(Modeling code records)
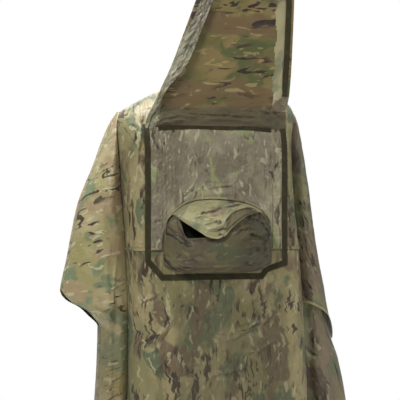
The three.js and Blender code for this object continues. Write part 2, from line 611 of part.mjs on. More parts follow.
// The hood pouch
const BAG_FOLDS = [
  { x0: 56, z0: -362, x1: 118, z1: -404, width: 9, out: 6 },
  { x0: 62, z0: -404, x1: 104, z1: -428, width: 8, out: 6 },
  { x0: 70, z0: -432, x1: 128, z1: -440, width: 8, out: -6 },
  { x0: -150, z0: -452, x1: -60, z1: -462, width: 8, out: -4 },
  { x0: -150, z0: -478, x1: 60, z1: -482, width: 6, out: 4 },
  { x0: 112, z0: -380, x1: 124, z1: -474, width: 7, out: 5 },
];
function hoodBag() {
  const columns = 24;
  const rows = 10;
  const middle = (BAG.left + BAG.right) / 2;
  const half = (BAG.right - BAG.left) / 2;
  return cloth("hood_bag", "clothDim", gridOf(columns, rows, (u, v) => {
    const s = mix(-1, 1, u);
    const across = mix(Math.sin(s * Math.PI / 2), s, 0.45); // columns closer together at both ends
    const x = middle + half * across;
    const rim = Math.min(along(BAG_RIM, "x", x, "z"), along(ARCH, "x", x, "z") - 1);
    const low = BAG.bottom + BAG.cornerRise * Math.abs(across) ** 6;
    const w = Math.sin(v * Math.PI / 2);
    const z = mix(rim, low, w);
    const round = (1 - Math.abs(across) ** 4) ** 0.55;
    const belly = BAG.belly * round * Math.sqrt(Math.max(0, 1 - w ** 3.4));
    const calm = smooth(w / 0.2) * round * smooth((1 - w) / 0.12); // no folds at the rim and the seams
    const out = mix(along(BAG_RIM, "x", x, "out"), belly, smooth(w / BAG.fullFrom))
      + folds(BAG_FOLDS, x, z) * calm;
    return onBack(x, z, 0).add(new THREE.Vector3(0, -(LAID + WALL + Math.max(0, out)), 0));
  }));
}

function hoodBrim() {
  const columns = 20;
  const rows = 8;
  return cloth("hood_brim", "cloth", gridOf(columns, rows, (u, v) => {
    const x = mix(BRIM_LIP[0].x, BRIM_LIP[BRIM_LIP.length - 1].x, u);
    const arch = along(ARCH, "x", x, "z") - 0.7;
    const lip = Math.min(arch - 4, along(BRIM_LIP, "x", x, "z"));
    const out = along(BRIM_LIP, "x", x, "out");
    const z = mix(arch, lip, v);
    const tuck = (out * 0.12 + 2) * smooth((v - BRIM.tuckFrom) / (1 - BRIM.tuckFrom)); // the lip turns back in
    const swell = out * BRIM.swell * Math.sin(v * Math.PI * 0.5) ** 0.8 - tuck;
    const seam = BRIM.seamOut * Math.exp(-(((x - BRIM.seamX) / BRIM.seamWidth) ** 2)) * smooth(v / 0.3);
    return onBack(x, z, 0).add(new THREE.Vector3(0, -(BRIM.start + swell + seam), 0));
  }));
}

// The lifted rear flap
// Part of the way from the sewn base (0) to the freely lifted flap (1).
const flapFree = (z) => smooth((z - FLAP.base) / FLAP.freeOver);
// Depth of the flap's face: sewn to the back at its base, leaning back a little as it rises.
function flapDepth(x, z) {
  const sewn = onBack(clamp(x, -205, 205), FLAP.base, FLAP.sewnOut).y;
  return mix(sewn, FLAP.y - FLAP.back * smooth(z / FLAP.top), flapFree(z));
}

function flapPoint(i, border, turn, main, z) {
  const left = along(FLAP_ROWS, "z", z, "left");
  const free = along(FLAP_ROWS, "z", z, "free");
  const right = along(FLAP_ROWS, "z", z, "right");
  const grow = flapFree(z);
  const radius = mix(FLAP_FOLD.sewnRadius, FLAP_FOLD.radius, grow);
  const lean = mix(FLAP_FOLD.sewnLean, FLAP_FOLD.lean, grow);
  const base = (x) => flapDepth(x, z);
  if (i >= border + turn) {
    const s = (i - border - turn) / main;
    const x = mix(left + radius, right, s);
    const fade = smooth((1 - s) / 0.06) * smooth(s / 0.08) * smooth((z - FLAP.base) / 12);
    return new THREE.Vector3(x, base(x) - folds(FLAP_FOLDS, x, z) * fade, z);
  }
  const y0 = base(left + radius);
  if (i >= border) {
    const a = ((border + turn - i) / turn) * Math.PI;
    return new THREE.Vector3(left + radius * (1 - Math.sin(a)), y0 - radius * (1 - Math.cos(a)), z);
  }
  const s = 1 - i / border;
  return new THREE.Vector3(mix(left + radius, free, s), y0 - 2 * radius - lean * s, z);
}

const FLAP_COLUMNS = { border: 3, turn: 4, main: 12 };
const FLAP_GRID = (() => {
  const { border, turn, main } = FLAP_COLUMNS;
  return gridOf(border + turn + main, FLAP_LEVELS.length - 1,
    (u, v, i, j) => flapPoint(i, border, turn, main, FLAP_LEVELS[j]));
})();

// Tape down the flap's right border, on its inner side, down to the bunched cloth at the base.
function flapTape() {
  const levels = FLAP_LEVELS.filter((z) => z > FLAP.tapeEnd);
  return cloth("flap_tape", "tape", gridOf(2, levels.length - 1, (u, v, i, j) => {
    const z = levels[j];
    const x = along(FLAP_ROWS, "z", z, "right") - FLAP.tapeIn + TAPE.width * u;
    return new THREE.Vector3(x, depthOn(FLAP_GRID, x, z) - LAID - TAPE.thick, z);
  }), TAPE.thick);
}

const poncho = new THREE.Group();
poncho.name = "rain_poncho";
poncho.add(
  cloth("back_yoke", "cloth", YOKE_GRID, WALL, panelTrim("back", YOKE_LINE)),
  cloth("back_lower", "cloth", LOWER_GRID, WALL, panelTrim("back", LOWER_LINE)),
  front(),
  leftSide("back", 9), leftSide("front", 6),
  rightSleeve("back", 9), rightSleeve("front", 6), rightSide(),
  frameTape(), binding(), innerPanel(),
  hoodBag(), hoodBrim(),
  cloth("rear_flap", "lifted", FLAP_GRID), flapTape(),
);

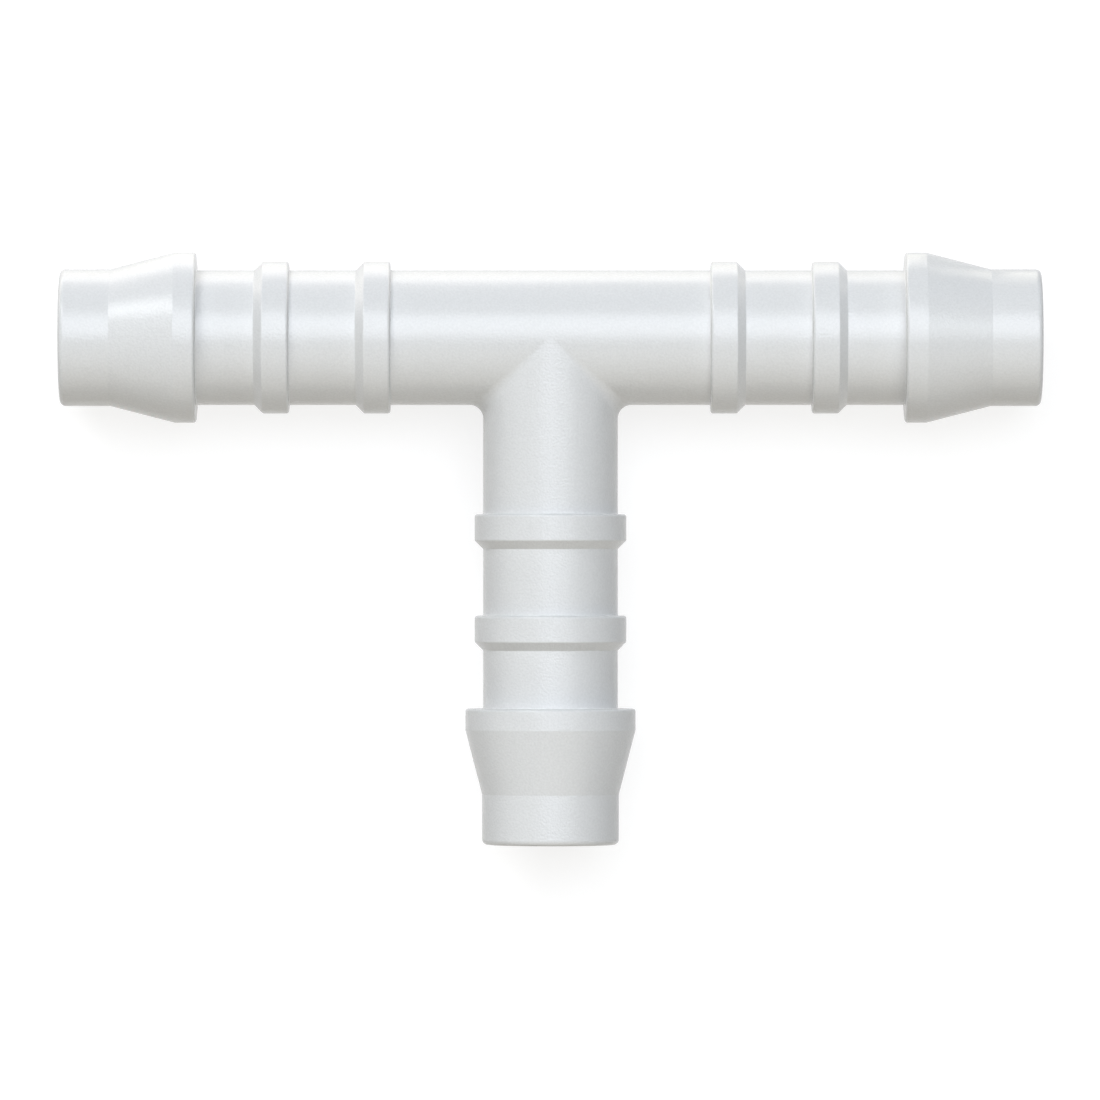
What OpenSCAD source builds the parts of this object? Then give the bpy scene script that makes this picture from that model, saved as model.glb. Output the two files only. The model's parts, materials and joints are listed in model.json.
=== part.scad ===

▶ Exercise aim
Show each line holding the word "parts".

▶ Task response
The three.js and Blender code for this object continues. Write part 2, from line 611 of part.mjs on. More parts follow.
What OpenSCAD source builds the parts of this object? Then give the bpy scene script that makes this picture from that model, saved as model.glb. Output the two files only. The model's parts, materials and joints are listed in model.json.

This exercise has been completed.